# [EXERCISE PROMPT]
Your task is to repeat only the lines from the one with "body_shell();" through the one with "imported = [obj", exactly as they stand, both ends included.

┌──

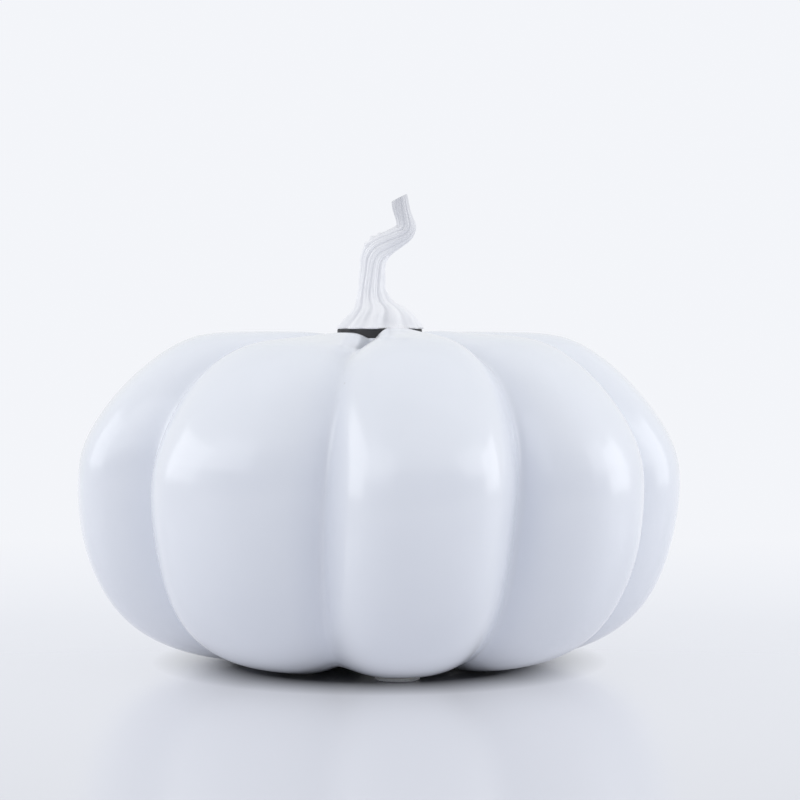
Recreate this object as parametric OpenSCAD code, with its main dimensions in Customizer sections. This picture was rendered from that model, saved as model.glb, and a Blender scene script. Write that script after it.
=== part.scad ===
// Ceramic pumpkin figure: a hollow slip-cast body with nine lobes, and a ridged stem
// that plugs into the crown with a steel pin and a rubber grommet.
// The origin is on the table, under the centre of the body. +Z is up and -Y is the front.

/* [Body] */
// Widest diameter, across the crests of two opposite lobes
body_d = 200; // [190:5:240]
// Height of the lobes' tops above the table
body_h = 108.3; // [100:0.1:125]
// Diameter across the bottoms of two opposite grooves
groove_d = 165; // [140:1:172]
// Thickness of the fired wall
wall = 4.5; // [3.5:0.5:6]
// Diameter of the opening in the crown that takes the stem's grommet
crown_hole_d = 12; // [11:0.5:14]
// Diameter of the drain and vent hole in the base
vent_hole_d = 10; // [6:1:14]

/* [Stem] */
// Diameter of the stem's flat foot
foot_d = 29.2; // [26:0.2:34]
// Height of the stem above its foot
stem_h = 44.7; // [35:0.1:60]
// Diameter of the steel pin that is bonded into the foot
pin_d = 5; // [4:0.5:6]
// How far the pin reaches below the foot
pin_drop = 21; // [15:1:30]
// Thickness of the grommet's flange, between crown and foot
flange_t = 3; // [2:0.5:4]

/* [Pads] */
// Diameter of the felt pads under the base
pad_d = 14.5; // [10:0.5:16]
// Thickness of a pad's felt
felt_t = 1; // [0.8:0.1:2]

/* [Hidden] */

// Body: the lobes differ a little, as on the real fruit. They run anticlockwise from above,
// and the first is the one right of the front.
lobe_widths = [43, 36, 39, 39, 39, 39, 39, 38, 48];          // degrees of the turn that each takes
lobe_bulges = [2.2, 1.1, -0.1, 0, 3.9, 0, 1, 0.8, -5];       // crest's distance beyond body_d / 2
lobe_lifts = [0.7, 0, 1, 0, 0, 0, 0, 1.3, -1];               // crest's height above body_h
crown_rises = [4.2, 3.2, 0.5, -1, -1, -1, -0.5, 0, 3.8];     // a crest's rise towards the stem
first_groove = -11.2;                  // degrees from the front to the first lobe's groove
groove_sweep = 7.3;                    // degrees that a groove turns on its way from base to crown
groove_softness = 0.28;                // how round the bottom of a groove is
base_fullness = 2.7;                   // how square the lobes are in plan: 2 is a parabola
crown_fullness = 2.9;
lobe_steps = 10;
foot_z = felt_t + 0.2;                 // the lobes' feet are ground flat at this height
grind = 1.2;                           // depth ground off each lobe
seat_z = body_h - 0.9;                 // flat land around the crown opening
seat_r = foot_d / 2;
recess_z = 8;                          // flat land around the vent hole
recess_r = 16;

// Outline of a groove and of a lobe's crest: [widest r, its z, top r, top z, top holds, low r, low z,
// low holds]. The holds are explained at quarter().
groove_line = [groove_d / 2, 0.54 * body_h, 42, body_h - 4.2, [0.3, 0.9], 49, foot_z + 3, [0.3, 0.85]];
function crest_line(lobe) = [
    body_d / 2 + lobe_bulges[lobe], 0.59 * body_h, 56.4, body_h + lobe_lifts[lobe], [0.34, 0.36],
    37, foot_z - grind, [0.64, 0.78]
];

base_steps = 5;
low_steps = 10;
top_steps = 11;
crown_steps = 7;
ring_count = base_steps + low_steps + top_steps + crown_steps;
softening = 1.1;                       // stations between the points that outline_point() averages

// Quarter curve from [1, 0] at t = 0 to [0, 1] at t = 1, where t = 0 is an outline's widest point.
// The holds say how long it keeps its first and its last direction: 0.55 each gives a circle.
function quarter(t, holds) =
    let (s = 1 - t)
    [
        s * s * s + 3 * s * s * t + 3 * s * t * t * holds[1],
        3 * s * s * t * holds[0] + 3 * s * t * t + t * t * t
    ];

// Station i of an outline, from the recess under the base, out round the side, to the seat in the crown.
// rise lifts the outline just outside the seat. This one has a sharp change of curve where two
// stretches meet; outline_point() evens it out.
function drawn_point(line, rise, i, inset) =
    let (
        wide_r = line[0] - inset, wide_z = line[1],
        top_r = line[2], top_z = line[3] - inset, top_holds = line[4],
        low_r = line[5], low_z = line[6] + inset, low_holds = line[7],
        recess = recess_z + inset, seat = seat_z - inset,
        at_low = base_steps, at_wide = at_low + low_steps, at_top = at_wide + top_steps
    )
    i <= at_low ?
        let (a = 90 * i / base_steps)
        [recess_r + (low_r - recess_r) * sin(a), low_z + (recess - low_z) * (1 - sin(a))]
    : i <= at_wide ?
        let (q = quarter((at_wide - i) / low_steps, low_holds))
        [low_r + (wide_r - low_r) * q[0], wide_z - (wide_z - low_z) * q[1]]
    : i <= at_top ?
        let (q = quarter((i - at_wide) / top_steps, top_holds))
        [top_r + (wide_r - top_r) * q[0], wide_z + (top_z - wide_z) * q[1]]
    :
        let (inward = sin(90 * (i - at_top) / crown_steps))
        [
            top_r + (seat_r - top_r) * inward,
            seat + (top_z - seat + rise * inward * inward) * (1 - pow(inward, 16))
        ];

// The same outline, softened: a weighted mean of five stations, which draw together at both ends
function outline_point(line, rise, i, inset) =
    let (
        reach = min(softening, i / 2, (ring_count - i) / 2),
        near = drawn_point(line, rise, i - reach, inset) + drawn_point(line, rise, i + reach, inset),
        far = drawn_point(line, rise, i - 2 * reach, inset) + drawn_point(line, rise, i + 2 * reach, inset)
    ) (6 * drawn_point(line, rise, i, inset) + 4 * near + far) / 16;

// Height of a lobe's skin between groove (u = -1 or 1) and crest (u = 0), as a share of its depth
function lobe_height(u, fullness) =
    let (rounded = norm([1 - pow(abs(u), fullness), groove_softness]))
    (rounded - groove_softness) / (norm([1, groove_softness]) - groove_softness);
function lobe_fullness(i) =
    base_fullness + (crown_fullness - base_fullness) * min(1, max(0, (i / ring_count - 0.15) / 0.6));

function sum_before(list, n) = n == 0 ? 0 : list[n - 1] + sum_before(list, n - 1);
function groove_azimuth(lobe) = first_groove + sum_before(lobe_widths, lobe);
// Turn of a whole ring, which makes the grooves sweep
function ring_turn(i) = groove_sweep * (i / ring_count - 0.55);
function on_circle(r, z, azimuth) = [r * sin(azimuth), -r * cos(azimuth), z];

// One ring of the body's skin: steps points along every lobe, closer together near the grooves
function body_ring(i, inset, steps) = [
    for (lobe = [0 : len(lobe_widths) - 1])
        let (
            crest = outline_point(crest_line(lobe), crown_rises[lobe], i, inset),
            groove = outline_point(groove_line, 0, i, inset)
        )
        for (step = [0 : steps - 1])
            let (
                u = sin(180 * step / steps - 90),
                p = groove + (crest - groove) * lobe_height(u, lobe_fullness(i))
            )
            on_circle(
                p[0], max(p[1], foot_z + inset),
                groove_azimuth(lobe) + lobe_widths[lobe] * (u + 1) / 2 + ring_turn(i)
            )
];

// Closed skin over a stack of rings that run anticlockwise from above, lowest ring first
module skin(rings) {
    count = len(rings[0]);
    last = len(rings) - 1;
    polyhedron(
        points = [for (ring = rings) each ring],
        faces = [
            [for (i = [0 : count - 1]) i],
            for (k = [0 : last - 1])
                for (i = [0 : count - 1])
                    let (a = k * count + i, b = k * count + (i + 1) % count)
                    each [[a, a + count, b + count], [a, b + count, b]],
            [for (i = [count - 1 : -1 : 0]) last * count + i]
        ],
        convexity = 10
    );
}

module body_skin(inset, steps) {
    skin([for (i = [0 : ring_count]) body_ring(i, inset, steps)]);
}

// Hollow body: the wall follows the lobes, with a round opening in the crown and one in the base
module body_shell() {
    color("white")
    difference() {
        body_skin(0, lobe_steps);
        body_skin(wall, lobe_steps / 2);
        translate([0, 0, seat_z - 2 * wall])
            cylinder(d = crown_hole_d, h = 3 * wall, $fn = 64);
        translate([0, 0, recess_z - wall])
            cylinder(d = vent_hole_d, h = 3 * wall, $fn = 64);
    }
}

// Stem: the centre line as [x, y, share of stem_h, radius, twist], from foot to cut tip
stem_z = seat_z + flange_t;
stem_line = [
    [0, 0, 0, foot_d / 2, 0],
    [0, 0, 0.012, foot_d / 2, 0],
    [0.1, 0, 0.045, 13.4, 1],
    [0.2, 0, 0.085, 12.0, 2],
    [0.3, 0, 0.125, 10.4, 4],
    [-0.2, 0, 0.165, 8.4, 6],
    [-1.5, 0, 0.205, 6.5, 9],
    [-2.3, 0.1, 0.255, 5.3, 13],
    [-2.5, 0.1, 0.31, 4.7, 17],
    [-2.4, 0.2, 0.38, 4.4, 21],
    [-2.3, 0.4, 0.46, 4.3, 26],
    [-1.9, 0.5, 0.53, 4.5, 33],
    [-0.4, 0.6, 0.59, 4.5, 42],
    [2.6, 0.6, 0.64, 4.0, 52],
    [5.6, 0.3, 0.68, 3.7, 60],
    [8.0, -0.2, 0.72, 3.5, 68],
    [8.8, -0.7, 0.765, 3.3, 76],
    [8.2, -1.1, 0.82, 2.9, 84],
    [7.2, -1.4, 0.89, 2.9, 92],
    [6.5, -1.6, 0.97, 2.9, 98]
];
upright_rows = 8;                      // rows of the foot, which stay level
tip_slope = 27;                        // the tip is cut at this angle, its right side the higher
ridges = 11;
stem_columns = 4 * ridges;
ridge_depth = 0.12;                    // depth of the valleys, as a share of the radius

function stem_centre(i) = [stem_line[i][0], stem_line[i][1], stem_z + stem_line[i][2] * stem_h];
// Direction that a row faces: upright in the foot, along the centre line, and tilted at the cut tip
function stem_heading(i) =
    i < upright_rows ? [0, 0, 1]
    : i == len(stem_line) - 1 ? [-sin(tip_slope), 0, cos(tip_slope)]
    : let (step = stem_centre(i + 1) - stem_centre(i - 1)) step / norm(step);
function stem_ring(i) =
    let (
        along = stem_heading(i),
        across = cross([0, 1, 0], along) / norm(cross([0, 1, 0], along)),
        other = cross(along, across),
        r = stem_line[i][3]
    ) [
        for (k = [0 : stem_columns - 1])
            let (
                a = 360 * k / stem_columns + stem_line[i][4],
                ridge = 1 - ridge_depth * (0.5 - 0.5 * cos(ridges * 360 * k / stem_columns))
            )
            stem_centre(i) + r * ridge * (cos(a) * across + sin(a) * other)
    ];

// Twisted stem with a flat foot, and a blind hole for its pin
module stem() {
    color("gainsboro")
    difference() {
        skin([for (i = [0 : len(stem_line) - 1]) stem_ring(i)]);
        translate([0, 0, stem_z - 1])
            cylinder(d = pin_d, h = 1 + pin_in_stem, $fn = 48);
    }
}

pin_in_stem = 12;
pin_chamfer = 0.6;

// Steel pin, bonded into the stem's foot
module stem_pin() {
    color("silver")
    translate([0, 0, stem_z - pin_drop])
        rotate_extrude($fn = 48)
            polygon([
                [0, 0],
                [pin_d / 2 - pin_chamfer, 0],
                [pin_d / 2, pin_chamfer],
                [pin_d / 2, pin_drop + pin_in_stem],
                [0, pin_drop + pin_in_stem]
            ]);
}

running_gap = 0.05;                    // radial clearance of pin and sleeve in their holes
rib_count = 3;
rib_pitch = 4;
rib_depth = 0.7;

// Rubber grommet: a flange under the stem's foot, and a ribbed sleeve in the crown opening
module stem_grommet() {
    bore_r = pin_d / 2 + running_gap;
    sleeve_r = crown_hole_d / 2 - running_gap;
    sleeve_l = rib_count * rib_pitch + 1;
    color("dimgray")
    translate([0, 0, seat_z])
        rotate_extrude($fn = 64)
            polygon([
                [bore_r, -sleeve_l],
                for (rib = [rib_count : -1 : 1])
                    each [
                        [sleeve_r - rib_depth, -rib * rib_pitch - (rib == rib_count ? 1 : 0)],
                        [sleeve_r, -rib * rib_pitch + 1.4],
                        [sleeve_r, -rib * rib_pitch + 2.2],
                        [sleeve_r - rib_depth, -rib * rib_pitch + 2.6]
                    ],
                [sleeve_r - rib_depth, 0],
                [foot_d / 2 - 0.5, 0],
                [foot_d / 2 - 0.5, flange_t],
                [bore_r, flange_t]
            ]);
}

// Pads: one under every third lobe, each with its own film of adhesive
pad_ring_r = 43.5;
pad_sides = ["front", "right", "left"];
function pad_azimuth(k) =
    let (lobe = k * len(lobe_widths) / len(pad_sides))
    groove_azimuth(lobe) + lobe_widths[lobe] / 2 + ring_turn(base_steps);

module pad_disc(k, z, t, tone) {
    color(tone)
    translate(on_circle(pad_ring_r, z, pad_azimuth(k)))
        cylinder(d = pad_d, h = t, $fn = 48);
}
module felt_pad(k) {
    pad_disc(k, 0, felt_t, "whitesmoke");
}
module pad_adhesive(k) {
    pad_disc(k, felt_t, foot_z - felt_t, "ivory");
}

body_shell();
stem();
stem_pin();
stem_grommet();
for (k = [0 : len(pad_sides) - 1]) {
    felt_pad(k);
    pad_adhesive(k);
}
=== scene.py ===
import math

import bpy
import numpy as np
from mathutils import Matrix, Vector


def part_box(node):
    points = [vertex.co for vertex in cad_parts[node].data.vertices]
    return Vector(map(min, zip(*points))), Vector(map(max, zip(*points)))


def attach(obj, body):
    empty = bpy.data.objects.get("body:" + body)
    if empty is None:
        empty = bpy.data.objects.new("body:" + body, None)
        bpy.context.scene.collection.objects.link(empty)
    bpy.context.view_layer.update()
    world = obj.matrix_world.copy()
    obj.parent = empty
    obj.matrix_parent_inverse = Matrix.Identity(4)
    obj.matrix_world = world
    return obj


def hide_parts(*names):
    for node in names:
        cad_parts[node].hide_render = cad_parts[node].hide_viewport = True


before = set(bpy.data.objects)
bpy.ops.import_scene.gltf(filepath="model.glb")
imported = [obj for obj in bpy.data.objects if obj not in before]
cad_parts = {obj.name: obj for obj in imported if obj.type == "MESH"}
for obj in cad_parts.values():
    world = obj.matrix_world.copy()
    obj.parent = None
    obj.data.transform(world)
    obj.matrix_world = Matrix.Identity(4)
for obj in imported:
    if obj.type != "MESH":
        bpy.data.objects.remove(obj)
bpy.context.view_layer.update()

stem_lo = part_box("stem")[0]
grommet_lo, grommet_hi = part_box("stem_grommet")

MM = 0.001


# ---------------------------------------------------------------- camera and stage

CAMERA_AT = (0.0, -0.7521, 0.1114)
CAMERA_TURN = (88.12, 0.0, -0.516)      # degrees
LENS = 101.5                            # on a sensor of this width, both in mm
SENSOR = 36.0

SURROUND = (0.900, 0.914, 0.950)        # the backdrop's colour
DIM_SIDE = (0.0, -1.0, -0.9)            # as a light, the surround is dimmest low on this side
DIM_STOPS = [                           # shade by the share of DIM_SIDE in a direction, 0.5 being none
    (0.0, (0.82, 0.835, 0.85)),
    (0.57, (0.85, 0.865, 0.885)),
    (0.72, (0.50, 0.52, 0.58)),
    (0.90, (0.46, 0.48, 0.55))
]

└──

# [ANSWER TO THE PROBLEM]
body_shell();
stem();
stem_pin();
stem_grommet();
for (k = [0 : len(pad_sides) - 1]) {
    felt_pad(k);
    pad_adhesive(k);
}
=== scene.py ===
import math

import bpy
import numpy as np
from mathutils import Matrix, Vector


def part_box(node):
    points = [vertex.co for vertex in cad_parts[node].data.vertices]
    return Vector(map(min, zip(*points))), Vector(map(max, zip(*points)))


def attach(obj, body):
    empty = bpy.data.objects.get("body:" + body)
    if empty is None:
        empty = bpy.data.objects.new("body:" + body, None)
        bpy.context.scene.collection.objects.link(empty)
    bpy.context.view_layer.update()
    world = obj.matrix_world.copy()
    obj.parent = empty
    obj.matrix_parent_inverse = Matrix.Identity(4)
    obj.matrix_world = world
    return obj


def hide_parts(*names):
    for node in names:
        cad_parts[node].hide_render = cad_parts[node].hide_viewport = True


before = set(bpy.data.objects)
bpy.ops.import_scene.gltf(filepath="model.glb")
imported = [obj for obj in bpy.data.objects if obj not in before]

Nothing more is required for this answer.